◆ Task instructions:
Your task is to copy every line of the records below that contains "from".

◆ Material for this exercise:

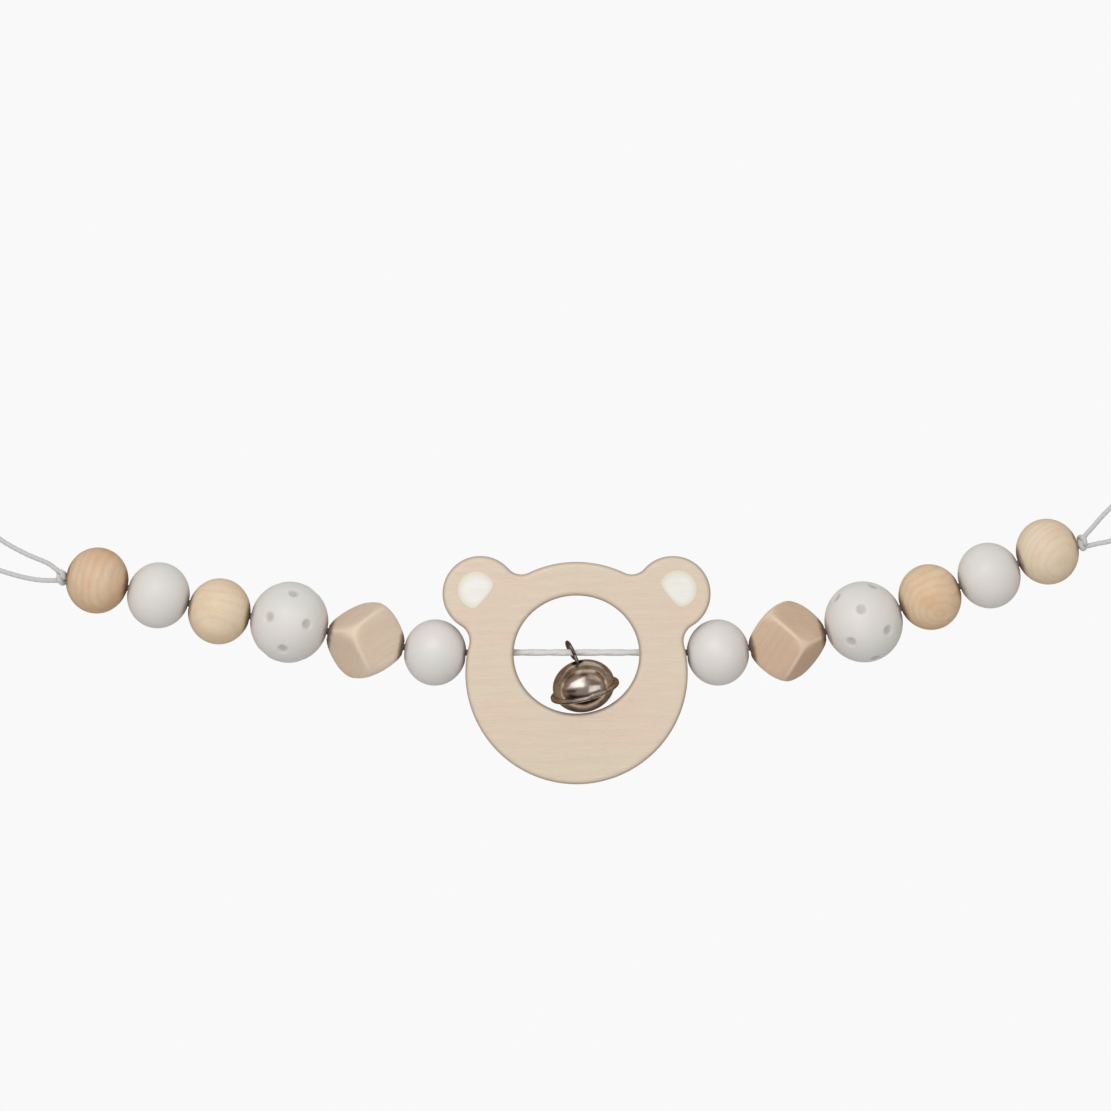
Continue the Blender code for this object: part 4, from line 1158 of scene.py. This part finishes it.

--

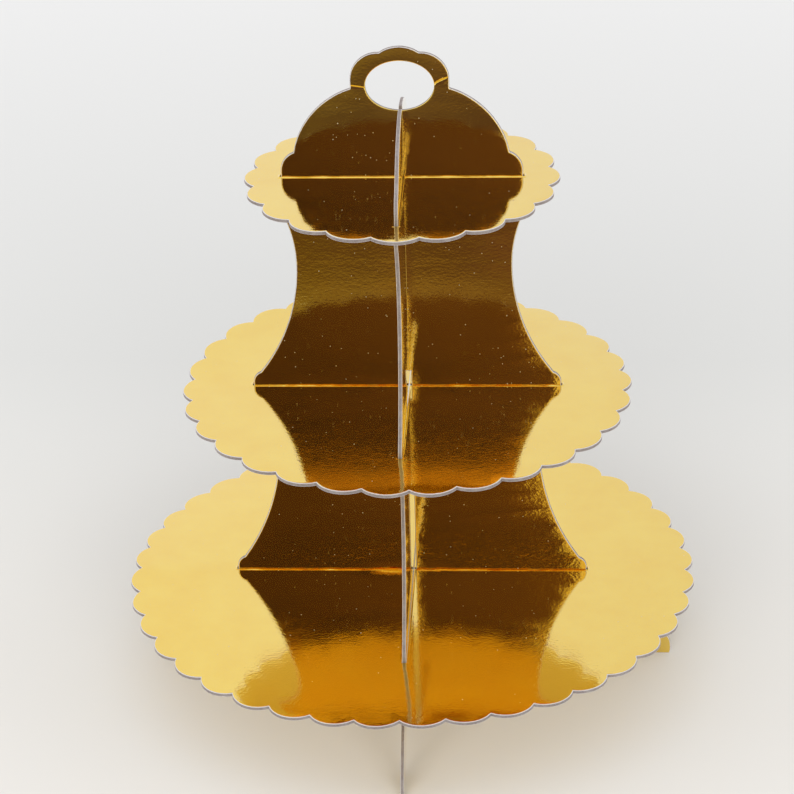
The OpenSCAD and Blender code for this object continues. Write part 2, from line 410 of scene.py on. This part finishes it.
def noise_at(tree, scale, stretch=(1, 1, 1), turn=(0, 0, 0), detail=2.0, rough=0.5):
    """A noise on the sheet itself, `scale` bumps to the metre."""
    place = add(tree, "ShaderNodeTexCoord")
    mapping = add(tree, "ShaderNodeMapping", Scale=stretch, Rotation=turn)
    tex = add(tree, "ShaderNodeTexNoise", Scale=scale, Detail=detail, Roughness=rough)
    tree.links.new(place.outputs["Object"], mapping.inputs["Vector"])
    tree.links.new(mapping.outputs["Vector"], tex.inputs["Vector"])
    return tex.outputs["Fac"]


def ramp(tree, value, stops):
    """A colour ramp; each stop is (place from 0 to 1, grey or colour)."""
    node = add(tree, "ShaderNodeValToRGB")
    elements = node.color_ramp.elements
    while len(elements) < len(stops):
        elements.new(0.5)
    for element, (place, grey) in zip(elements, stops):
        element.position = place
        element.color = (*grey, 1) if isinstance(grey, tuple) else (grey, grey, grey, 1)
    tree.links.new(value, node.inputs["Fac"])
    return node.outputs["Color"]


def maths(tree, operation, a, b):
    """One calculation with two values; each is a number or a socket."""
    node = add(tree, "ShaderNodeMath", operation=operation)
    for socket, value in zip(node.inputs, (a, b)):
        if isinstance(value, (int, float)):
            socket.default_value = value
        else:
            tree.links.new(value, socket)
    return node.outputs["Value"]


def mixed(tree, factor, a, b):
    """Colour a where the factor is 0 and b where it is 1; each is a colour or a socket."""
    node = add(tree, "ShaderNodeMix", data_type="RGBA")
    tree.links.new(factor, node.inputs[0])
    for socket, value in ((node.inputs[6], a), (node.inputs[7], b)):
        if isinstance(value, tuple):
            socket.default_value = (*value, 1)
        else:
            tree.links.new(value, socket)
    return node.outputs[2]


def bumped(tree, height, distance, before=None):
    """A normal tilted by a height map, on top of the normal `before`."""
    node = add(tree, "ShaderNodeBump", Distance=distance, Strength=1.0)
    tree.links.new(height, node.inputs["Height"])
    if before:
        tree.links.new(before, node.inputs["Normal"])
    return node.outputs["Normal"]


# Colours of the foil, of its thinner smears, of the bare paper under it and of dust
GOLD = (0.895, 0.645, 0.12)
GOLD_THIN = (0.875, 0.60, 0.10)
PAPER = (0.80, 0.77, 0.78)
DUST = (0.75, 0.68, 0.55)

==

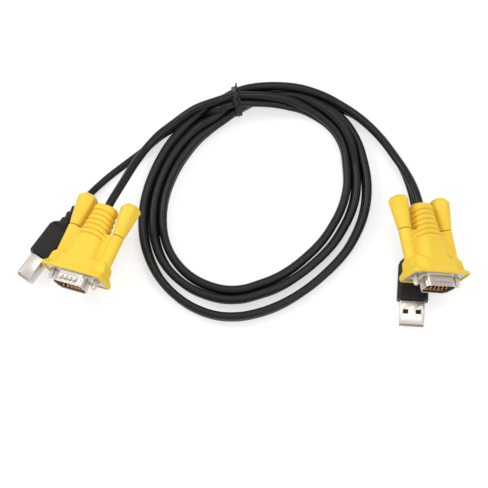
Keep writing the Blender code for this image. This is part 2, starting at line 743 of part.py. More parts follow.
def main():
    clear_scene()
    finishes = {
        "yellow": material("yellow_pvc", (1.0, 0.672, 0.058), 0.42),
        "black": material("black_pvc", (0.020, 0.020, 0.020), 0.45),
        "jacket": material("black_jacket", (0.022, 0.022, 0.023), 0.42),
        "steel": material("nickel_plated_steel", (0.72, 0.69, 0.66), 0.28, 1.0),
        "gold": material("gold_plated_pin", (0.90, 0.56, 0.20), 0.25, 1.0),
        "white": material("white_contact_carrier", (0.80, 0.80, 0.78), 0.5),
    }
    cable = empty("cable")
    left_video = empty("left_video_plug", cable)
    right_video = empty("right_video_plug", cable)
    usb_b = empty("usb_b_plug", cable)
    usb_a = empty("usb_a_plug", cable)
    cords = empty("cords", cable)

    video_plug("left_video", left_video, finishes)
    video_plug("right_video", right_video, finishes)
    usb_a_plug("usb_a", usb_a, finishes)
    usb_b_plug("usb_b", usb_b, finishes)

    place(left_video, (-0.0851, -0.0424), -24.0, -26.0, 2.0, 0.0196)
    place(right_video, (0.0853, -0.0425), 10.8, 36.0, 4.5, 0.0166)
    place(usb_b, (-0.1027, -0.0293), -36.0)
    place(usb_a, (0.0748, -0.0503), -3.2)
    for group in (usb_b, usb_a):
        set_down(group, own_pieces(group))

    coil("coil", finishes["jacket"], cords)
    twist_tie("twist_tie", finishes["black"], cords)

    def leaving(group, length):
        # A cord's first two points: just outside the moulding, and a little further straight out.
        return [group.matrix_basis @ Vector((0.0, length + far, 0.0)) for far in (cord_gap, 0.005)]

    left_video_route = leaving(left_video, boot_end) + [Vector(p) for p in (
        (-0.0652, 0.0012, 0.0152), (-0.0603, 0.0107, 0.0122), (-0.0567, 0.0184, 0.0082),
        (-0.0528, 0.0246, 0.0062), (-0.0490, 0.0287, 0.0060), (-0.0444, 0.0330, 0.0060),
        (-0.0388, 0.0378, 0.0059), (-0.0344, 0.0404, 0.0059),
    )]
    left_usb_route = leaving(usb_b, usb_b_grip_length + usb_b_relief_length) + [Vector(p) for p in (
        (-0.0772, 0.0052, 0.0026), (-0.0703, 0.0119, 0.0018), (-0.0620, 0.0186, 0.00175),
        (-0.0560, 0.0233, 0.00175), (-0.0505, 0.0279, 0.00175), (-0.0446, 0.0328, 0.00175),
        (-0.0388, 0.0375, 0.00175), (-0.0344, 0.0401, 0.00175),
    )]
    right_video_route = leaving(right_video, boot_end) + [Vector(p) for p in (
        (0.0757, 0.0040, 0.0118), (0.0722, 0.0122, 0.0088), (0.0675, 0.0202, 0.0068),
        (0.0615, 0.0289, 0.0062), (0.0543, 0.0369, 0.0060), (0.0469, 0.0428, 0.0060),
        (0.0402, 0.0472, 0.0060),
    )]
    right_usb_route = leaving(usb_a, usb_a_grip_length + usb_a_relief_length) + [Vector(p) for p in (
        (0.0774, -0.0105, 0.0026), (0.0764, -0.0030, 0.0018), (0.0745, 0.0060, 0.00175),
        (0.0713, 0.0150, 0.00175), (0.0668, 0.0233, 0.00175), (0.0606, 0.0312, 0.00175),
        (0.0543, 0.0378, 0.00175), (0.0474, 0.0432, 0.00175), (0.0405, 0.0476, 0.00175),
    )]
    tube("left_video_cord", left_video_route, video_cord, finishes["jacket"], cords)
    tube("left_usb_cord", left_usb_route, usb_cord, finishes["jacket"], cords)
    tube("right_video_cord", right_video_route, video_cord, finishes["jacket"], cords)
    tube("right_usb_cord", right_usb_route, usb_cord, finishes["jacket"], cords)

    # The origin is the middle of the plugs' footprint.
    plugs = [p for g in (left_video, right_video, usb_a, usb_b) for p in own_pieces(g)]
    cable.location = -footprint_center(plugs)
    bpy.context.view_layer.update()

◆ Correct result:
Continue the Blender code for this object: part 4, from line 1158 of scene.py. This part finishes it.
The OpenSCAD and Blender code for this object continues. Write part 2, from line 410 of scene.py on. This part finishes it.
    """A colour ramp; each stop is (place from 0 to 1, grey or colour)."""